String Parsing and Extraction:
- Extracting hashtags from text: /#(\w+)/g
- Parsing query parameters from a URL: /[?&]([^=&]+)=([^&]*)/g
Search and Replace:
- Removing extra spaces: text.replace(/\s+/g, ' ')
- Redacting sensitive information: text.replace(/\d{4}-\d{4}-\d{4}-(\d{4})/g, 'XXXX-XXXX-XXXX-$1')

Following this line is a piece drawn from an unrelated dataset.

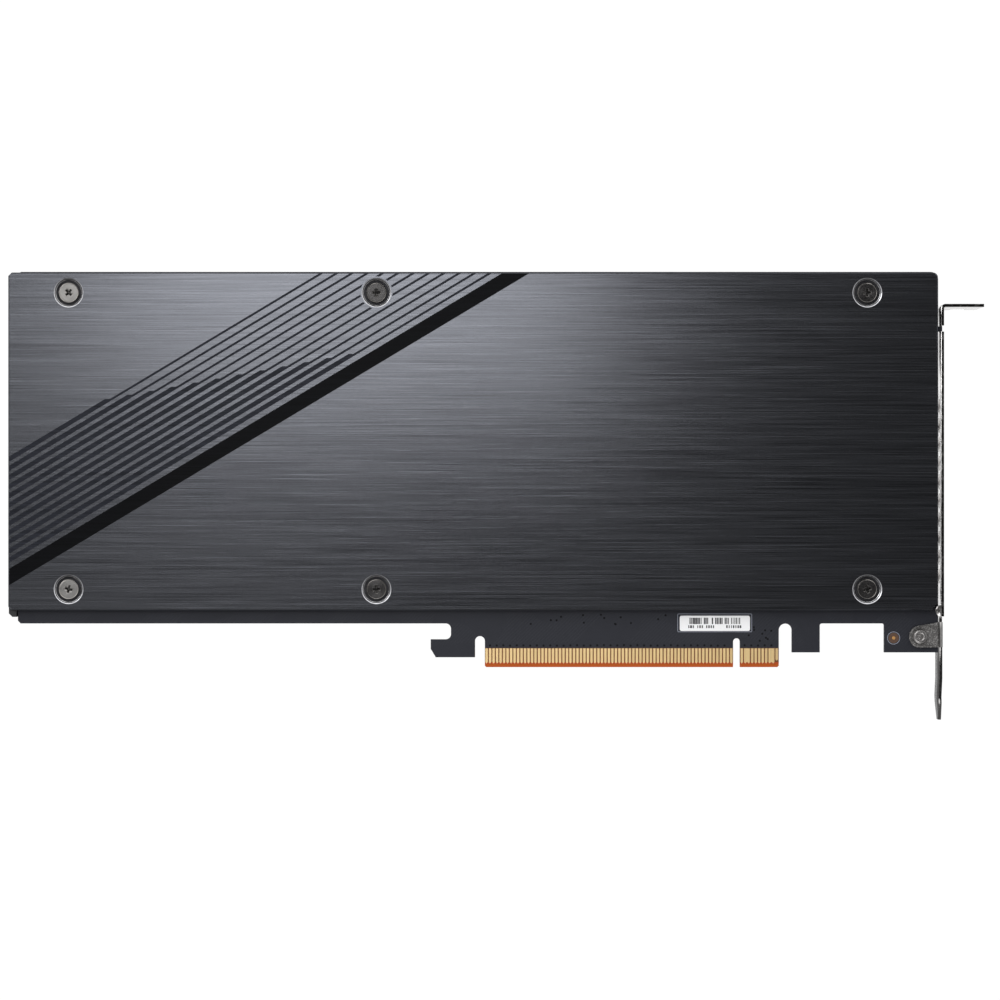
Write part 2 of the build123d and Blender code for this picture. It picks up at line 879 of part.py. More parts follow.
def fan_shaft():
    """The steel shaft, fixed in the hub and running in the bearing."""
    return disc(fan_x, fan_y, shaft_r, z_rotor + shaft_cap + press_gap, z_fan_floor - shaft_floor_gap)


def fan_bearing():
    """The sleeve bearing in the housing's tube."""
    top = tube_top() + bearing_sunk
    sleeve = disc(fan_x, fan_y, tube_r - tube_wall - press_gap, top, z_fan_floor - press_gap)
    return sleeve - disc(fan_x, fan_y, shaft_r + bearing_clear, top - past, z_fan_floor + past)


def core_middle():
    """Middle height of the stator, level with the magnet."""
    return z_rotor_open - rotor_gap / 2 - magnet_len / 2


def fan_stator():
    """The laminated core: a ring, its teeth and their curved pole faces."""
    core = Circle(core_back_r)
    pole_ring = Circle(core_pole_r) - Circle(core_pole_r - core_pole_t)
    half = pole_arc / 2
    far = 2 * core_pole_r
    wedge = shape((0, 0), (far * cos(radians(half)), far * sin(radians(half))),
                  (far * cos(radians(half)), -far * sin(radians(half))))
    pole = pole_ring & wedge
    tooth = rect(core_back_r / 2, core_pole_r - core_pole_t / 2, -core_tooth_w / 2, core_tooth_w / 2)
    for i in range(core_poles):
        turn = Rot(0, 0, i * 360 / core_poles)
        core += turn * tooth
        core += turn * pole
    core -= Circle(tube_r + press_gap)
    z = core_middle()
    return slab(Pos(fan_x, fan_y) * core, z - core_len / 2, z + core_len / 2)


def fan_windings():
    """One copper coil round each tooth."""
    z = core_middle()
    half_w = core_tooth_w / 2 + press_gap
    pole_in_r = core_pole_r - core_pole_t
    r0 = core_back_r + 3 * press_gap
    r1 = sqrt(pole_in_r ** 2 - (half_w + coil_build) ** 2) - 3 * press_gap
    half_h = core_len / 2 + press_gap
    coil = block(r0, r1, -half_w - coil_build, half_w + coil_build,
                 z - half_h - coil_build, z + half_h + coil_build)
    coil -= block(r0 - past, r1 + past, -half_w, half_w, z - half_h, z + half_h)
    return group([
        Pos(fan_x, fan_y) * Rot(0, 0, i * 360 / core_poles) * coil for i in range(core_poles)
    ])


def fan_board():
    """The small round circuit board on the blower's floor."""
    board = disc(fan_x, fan_y, core_pole_r, z_fan_floor - fan_board_t, z_fan_floor)
    return board - disc(fan_x, fan_y, tube_r + press_gap, z_fan_floor - past, z_fan_floor + past)


def fan_screws():
    """Screws through the blower's ears into the cover's bosses."""
    screws = []
    for x, y in fan_ear_places():
        head = disc(x, y, fan_screw_head_r, z_fan_base, z_fan_base + fan_screw_head_t)
        screws.append(head + disc(x, y, fan_screw_r, z_fan_floor - fan_screw_grip, z_fan_base))
    return group(screws)


def square_part(x, y, half, height):
    """A square part on the board's front."""
    return block(x - half, x + half, y - half, y + half, z_front - height, z_front)


def power_inductors():
    """Square power inductors in a row."""
    coils = []
    for i in range(inductor_count):
        body = square_part(parts_x, inductor_low + i * inductor_pitch, inductor_size / 2, inductor_t)
        coils.append(chamfer(body.faces().sort_by(Axis.Z)[0].edges(), inductor_edge))
    return group(coils)


def board_capacitors():
    """Can capacitors, each on a square foot."""
    cans = []
    x = board_left + capacitor_from_end
    for i in range(capacitor_count):
        y = capacitor_low + i * capacitor_pitch
        foot = square_part(x, y, capacitor_r + capacitor_foot_edge, capacitor_base_t)
        cans.append(foot + disc(x, y, capacitor_r, z_front - capacitor_len, z_front))
    return group(cans)


def board_chips():
    """Regulator chips beside the inductors."""
    rows = range(inductor_count, 2 * inductor_count - 1)
    places = [inductor_low + i * inductor_pitch for i in rows]
    return group([square_part(parts_x, y, regulator_size / 2, regulator_t) for y in places])


def fan_header():
    """The open socket for the blower's lead."""
    x = screw_cols[1]
    y = bay_mid
    body = block(x - header_wide / 2, x + header_wide / 2, y - header_long / 2, y + header_long / 2,
                 z_front - header_t, z_front)
    cavity = block(
        x - header_wide / 2 + header_wall, x + header_wide / 2 - header_wall,
        y - header_long / 2 + header_wall, y + header_long / 2 - header_wall,
        z_front - header_t - past, z_front - header_wall,
    )
    return body - cavity


def serial_label():
    """A plain paper label on the board's back."""
    return block(label_left, label_left + label_w, label_low, label_low + label_h,
                 z_back, z_back + label_t)


def ear_outline():
    """The ear: a round end, widening to the bend along a sloping upper side."""
    web = shape(
        (rivet_x, ear_low),
        (bracket_end, ear_low),
        (bracket_end, ear_high),
        (rivet_x, ear_hole_y + ear_r),
    )
    return web + Pos(rivet_x, ear_hole_y) * Circle(ear_r)


def bracket_ear():
    """The ear, bent square from the bracket's face onto the board's back."""
    z_ear = z_back + bracket_t
    profile = rect(rivet_x - 2 * ear_r, face_out, z_back, z_ear)
    profile += rect(face_in, face_out, z_back - bracket_gap - bracket_t, z_ear)
    outer = fillet(corner(profile, face_out, z_ear), bracket_gap + bracket_t)
    inner = fillet(corner(outer, face_in, z_back), bracket_gap)
    keep = ear_outline() + rect(bracket_end - bracket_gap, face_out + past, ear_low, ear_high)
    return along_y(inner, ear_low, ear_high) & slab(keep, z_far - past, z_near + past)


def vent_holes():
    """Hexagonal exhaust holes in staggered rows, drawn in (Y, Z)."""
    pitch = vent_across + vent_rib
    z_mid = (z_far + z_near) / 2
    room = slit_low - vent_top_gap - vent_low - (pitch + vent_across) / 2
    vent_count = int(room // pitch) + 1
    holes = []
    hexagon = RegularPolygon(vent_across / 2, 6, major_radius=False)
    for row in range(vent_rows):
        shift = (row % 2) * pitch / 2
        z = z_mid + (row - (vent_rows - 1) / 2) * pitch * cos(radians(30))
        for i in range(vent_count):
            holes.append(Pos(vent_low + i * pitch + shift, z) * Rot(0, 0, 30) * hexagon)
    return holes


def bracket_face():
    """The bracket's upright face, cut for the vents, the ear and the board's lug."""
    face = rect(tongue_start, flange_top, z_far, z_near)
    face -= rect(tongue_start - past, ear_high + ear_relief, z_near - relief_depth, z_near + past)
    face -= rect(slit_low, slit_high, z_near - relief_depth, z_near + past)
    z_mid = (z_far + z_near) / 2
    corner_cut = (bracket_w - tongue_w) / 2
    face -= shape(
        (tongue_start - past, z_far - past),
        (tongue_start + corner_cut, z_far - past),
        (tongue_start + corner_cut, z_far),
        (tongue_start, z_mid - tongue_w / 2),
        (tongue_start - past, z_mid - tongue_w / 2),
    )
    for hole in vent_holes():
        face -= hole
    return along_x(face, face_in, face_out)


def bracket_flange():
    """The top flange with its bend, screw notch and cut corner."""
    profile = rect(face_in, face_out + flange_reach, flange_top - bracket_t, flange_top)
    profile += rect(face_in, face_out, flange_top - 3 * bracket_t, flange_top)
    outer = fillet(corner(profile, face_in, flange_top), flange_bend + bracket_t)
    inner = fillet(corner(outer, face_out, flange_top - bracket_t), flange_bend)
    flange = slab(inner, z_far, z_near)
    x = face_out + flange_reach - notch_from_end
    notch = block(x - notch_w / 2, x + notch_w / 2, flange_top - past, flange_top + past,
                  z_far - past, z_far + notch_depth - notch_w / 2)
    z_round = z_far + notch_depth - notch_w / 2
    rounding = Pos(x, flange_top, z_round) * Rot(90, 0, 0) * Cylinder(notch_w / 2, 2 * past)
    tip = face_out + flange_reach
    cut = shape((tip, z_far), (tip - flange_corner, z_far), (tip, z_far + flange_corner))
    return flange - notch - rounding - along_y(cut, flange_top - past, flange_top + past)


def bracket_tongue():
    """The lower tongue: a joggle along its length and a tapered end."""
    x = face_in
    profile = shape(
        (x, tongue_start + past),
        (x, -joggle_start),
        (x - joggle, -joggle_end),
        (x, -tongue_end),
        (x + bracket_t, -tongue_end),
        (x + bracket_t - joggle, -joggle_end),
        (x + bracket_t, -joggle_start),
        (x + bracket_t, tongue_start + past),
    )
    z_mid = (z_far + z_near) / 2
    half = tongue_w / 2
    tip = tongue_tip_w / 2
    front = shape(
        (tongue_start + past, z_mid - half),
        (tongue_start + past, z_mid + half),
        (-tongue_end + tongue_taper, z_mid + half),
        (-tongue_end, z_mid + tip),
        (-tongue_end, z_mid - tip),
        (-tongue_end + tongue_taper, z_mid - half),
    )
    return slab(profile, z_far, z_near) & along_x(front, face_in - past, face_out + past)


def bracket():
    """The whole bracket, cut and folded from one sheet."""
    body = bracket_face()
    corner_room = block(face_in - past, face_out + past, flange_top - bracket_t - flange_bend,
                        flange_top + past, z_far - past, z_near + past)
    body = body - corner_room + bracket_flange() + bracket_tongue()
    body += bracket_ear()
    nub = Pos(face_in, nub_y) * Circle(nub_r) & rect(face_in - 2 * nub_r, face_out, 0, board_height)
    body += slab(nub, z_near - bracket_t, z_near)
    return body - disc(rivet_x, ear_hole_y, rivet_r + hole_gap, z_back, z_near)


def bracket_rivet():
    """The rivet of the ear, with a dished head on the card's back and a plain tail on its front."""
    z_head = z_back + bracket_t
    z_dish = z_head + rivet_head_t - rivet_dish_deep
    head = disc(rivet_x, ear_hole_y, rivet_head_r, z_head, z_head + rivet_head_t)
    head -= disc(rivet_x, ear_hole_y, rivet_dish_r, z_dish, z_head + past)
    tail = disc(rivet_x, ear_hole_y, rivet_tail_r, z_front - rivet_head_t, z_front)
    return head + disc(rivet_x, ear_hole_y, rivet_r, z_front, z_head) + tail


def nodes():
    """Every piece under its node's name."""
    pieces = {
        "circuit_board": circuit_board(),
        "rear_contacts": contacts(joined_pairs_rear, short_pins_rear, z_back, z_back + contact_t),
        "front_contacts": contacts((), short_pins_front, z_front - contact_t, z_front),
        "back_plate": back_plate(),
        "stripe_print": stripe_print(),
        "back_plate_screws": back_plate_screws(),
        "back_thermal_pads": back_thermal_pads(),
        "front_cover": front_cover(),
        "cover_screws": cover_screws(),
        "heatsink": heatsink(),
        "drive_thermal_pads": drive_thermal_pads(),
        "drive_standoffs": drive_standoffs(),
        "drive_screws": drive_screws(),
        "fan_housing": fan_housing(),
        "fan_top_plate": fan_top_plate(),
        "fan_impeller": fan_impeller(),
        "fan_magnet_ring": fan_magnet_ring(),
        "fan_shaft": fan_shaft(),
        "fan_bearing": fan_bearing(),
        "fan_stator": fan_stator(),
        "fan_windings": fan_windings(),
        "fan_board": fan_board(),
        "fan_screws": fan_screws(),
        "fan_header": fan_header(),
        "power_inductors": power_inductors(),
        "board_capacitors": board_capacitors(),
        "board_chips": board_chips(),
        "serial_label": serial_label(),
        "bracket": bracket(),
        "bracket_rivet": bracket_rivet(),
    }
    for i, y in enumerate(drive_rows, start=1):
        pieces[f"drive_board_{i}"] = drive_board(y)
        pieces[f"drive_controller_{i}"] = controller(y)
        pieces[f"drive_buffer_{i}"] = buffer_memory(y)
        pieces[f"drive_flash_{i}"] = drive_flash(y)
        pieces[f"drive_socket_{i}"] = drive_socket(y)
    return pieces


os.makedirs("parts", exist_ok=True)
for name, piece in nodes().items():
    export_step(piece, f"parts/{name}.step")
    print(name, len(piece.solids()), "solids")
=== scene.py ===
# %% [markdown]
# # A flash storage card for a server
# The real thing is a plug-in card as long as the case allows. Its back is a brushed dark plate held by
# six sunken screws, with a strip of circuit board and gilt contacts below it and a folded steel bracket
# at one end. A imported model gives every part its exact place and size. This lesson dresses that model:
# it adds finishes, small fittings, light and a camera.

# %% Load the frame
import bmesh
import bpy
import math
import random
from mathutils import Matrix, Vector


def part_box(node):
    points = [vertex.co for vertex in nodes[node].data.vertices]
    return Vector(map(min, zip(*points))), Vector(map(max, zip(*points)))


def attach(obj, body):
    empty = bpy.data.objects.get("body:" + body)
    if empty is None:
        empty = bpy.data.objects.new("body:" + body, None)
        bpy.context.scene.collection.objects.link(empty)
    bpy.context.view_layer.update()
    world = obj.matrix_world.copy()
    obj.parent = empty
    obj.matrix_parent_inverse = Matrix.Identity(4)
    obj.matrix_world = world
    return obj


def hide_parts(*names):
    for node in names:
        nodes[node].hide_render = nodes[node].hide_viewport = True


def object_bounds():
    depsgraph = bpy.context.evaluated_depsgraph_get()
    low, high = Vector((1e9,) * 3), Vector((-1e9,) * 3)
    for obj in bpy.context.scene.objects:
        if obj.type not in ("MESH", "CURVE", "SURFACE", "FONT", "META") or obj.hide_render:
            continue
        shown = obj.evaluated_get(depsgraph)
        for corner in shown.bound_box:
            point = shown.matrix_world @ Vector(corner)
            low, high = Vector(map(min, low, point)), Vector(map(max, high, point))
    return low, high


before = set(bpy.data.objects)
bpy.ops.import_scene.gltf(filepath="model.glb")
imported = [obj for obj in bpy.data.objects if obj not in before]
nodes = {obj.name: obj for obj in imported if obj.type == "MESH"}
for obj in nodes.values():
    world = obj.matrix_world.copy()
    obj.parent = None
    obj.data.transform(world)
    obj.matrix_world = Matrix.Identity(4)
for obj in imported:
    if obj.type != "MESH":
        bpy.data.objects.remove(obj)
cad_low, cad_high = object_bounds()
mm = 0.001
print("Loaded", len(nodes), "nodes; the card is",
      [round((b - a) / mm, 1) for a, b in zip(cad_low, cad_high)], "mm")

# %% [markdown]
# ## Where things are
# A fitting has to sit exactly on the part that carries it. Typing its place in would work until the model
# changes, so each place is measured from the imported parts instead, and only true sizes are typed.

# %% Measure the parts that carry the fittings
HEAD_R = 2.9 * mm
SCREW_TOP = 1.2
LEG_R = 3.7 * mm
RIVET_TAIL_R = 2.3 * mm
COVER_HEAD_R = 2.8 * mm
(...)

Tips for Writing Effective Regex

Start Simple: Begin with the most basic pattern and gradually add complexity.
Test Incrementally: Use online regex testers (e.g., regex101.com, regexr.com) to test your patterns against sample data.
Be Specific: Overly broad patterns can lead to unintended matches.
Escape Special Characters: If you need to match a metacharacter literally (e.g., a dot, asterisk), precede it with a backslash (\., \*).
Readability: For very complex regex, consider breaking it into smaller, named patterns if your language (like Python or Perl) supports it, or add comments where JavaScript doesn’t allow inline regex comments.

Conclusion
While JavaScript regular expressions may seem arcane at first, mastering them opens up a world of possibilities for efficient and powerful text manipulation. By understanding the basic building blocks—literal characters, metacharacters, quantifiers, flags, and the various JavaScript methods—you can confidently tackle a wide array of string-related challenges. Embrace the learning curve, practice regularly, and soon you’ll be wielding regex with precision and effectiveness.